Etre maître de sa propre histoire, voilà une tentation moderne de notre époque, dont nous subissons la très forte influence, et qui pousse la raison à imposer ses schémas à la réalité. Dans les cercles de pouvoir comme au niveau individuel, cette forme d’esprit à la fois cartésienne et hégélienne prend l’exact contrepied de l’attitude de disponibilité qui est non seulement la marque d’une foi profonde, mais encore l’unique voie possible pour espérer que nos actes soient réellement féconds. L’exemple lumineux de Louis XIII et de Richelieu vient nous rappeler que la disponibilité du disciple vis-à-vis de Dieu, cultivée par la foi et la prière, est fondamentale. En elle, « un sens peut jaillir et un événement authentique se produire »[8]. C’est l’attitude mariale par excellence, et la manifestation d’une insigne grandeur. En s’en remettant pleinement à Dieu, et en attendant de Lui la lumière et la grâce, le roi et son ministre ont donné aux évènements leur vraie valeur. Il ne s’agit plus seulement d’une victoire militaire, ni même d’une victoire politique. L’enjeu est autrement plus profond : s’ils n’étaient pas des saints au sens canonique du terme, en formulant ce vœu, ils ont agi comme des saints, et ont de ce fait ouvert l’horizon de l’histoire aux dimensions du Salut. « Les missions des saints, nous dit Balthasar, sont tellement la réponse d’en haut aux questions d’en bas, qu’elles font souvent l’impression d’être une apparition incompréhensible, des signes qu’il faut contredire au nom de tous les bien-pensants, jusqu’à ce qu’ils aient apporté la preuve de force. Saint Bernard, saint François d’Assise étaient des preuves de ce genre, et de même saint Ignace et sainte Thérèse d’Avila ; tous, comme des volcans en éruption, faisant sortir une lave ardente de la profondeur suprême de la révélation, et démontrant irréfutablement, en dépit de toute tradition horizontale, la présence verticale, la brûlante actualité du Seigneur vivant »[9].

 


[1] Pour le spécialiste de l’Ancien Régime qu’est Jean-Christian Petitfils, « ce serait ne rien comprendre à la personnalité du roi que d’en négliger sa dimension religieuse ». Et il ajoute, que Louis XIII, « animé d’une foi ardente, humble de cœur devant Dieu, pénétré de son indignité, avait une dévotion particulière pour la Vierge Marie, en qui il mettait toute sa confiance. Il avait multiplié envers elle les actes de piété, visitant au cours de ses multiples déplacements en province les sanctuaires mariaux. Il croyait aussi à la justice immanente, à l’intervention de la divine Providence dans les affaires du Royaume. Or, pendant longtemps, le sort incertain de ses armes l’avait fait hésiter. En déclarant la guerre à un pays catholique, l’Espagne, en soutenant contre l’empereur catholique des princes réformés, avait-il fait vraiment le bon choix ? » Cf. Jean-Christian Petitfils, Louis XIII, Perrin, 2008, p. 752.
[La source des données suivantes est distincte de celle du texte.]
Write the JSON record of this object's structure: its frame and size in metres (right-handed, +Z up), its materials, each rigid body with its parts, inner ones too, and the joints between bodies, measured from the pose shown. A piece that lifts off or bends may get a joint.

[2] François Bluche, Richelieu, Perrin, 2003, p. 278. Des études récentes ont montré que, déjà en 1630, Louis XIII avait émis le souhait de faire un tel vœu et de consacrer sa personne et son royaume « à Dieu en premier » et à « l’empire de la Très Puissante Dame ». Si l’initiative d’un tel vœu est donc tout entière du côté du roi, il est aussi probable que devant la pression des circonstances on doive à Richelieu de la lui avoir rappelée .Cf. René Laurentin, Le vœu de Louis XIII, éditions François-Xavier de Guibert, 2ème éd. 2004.

[3] Jean-Christian Petitfils, Op. cit., p. 691.

[4] Jean-Christian Petitfils, Op. cit., p. 702.

[5] François Bluche, Op. cit., p. 278.

[6] Jean-Christian Petitfils, Op. cit., p. 755 : « Sur le plan politique, le vœu fut tout de suite très populaire. Associé à la fête de Saint Louis, il joua un rôle de grande importance dans l’union des Français autour du trône ».

[7] Jean-Christian Petitfils, Op. cit., p. 760.

[8] Hans-Urs von Balthasar, La théologie de l'histoire, Parole et Silence, 2003, p. 103.

[9] Hans-Urs von Balthasar, Op. cit., p. 95.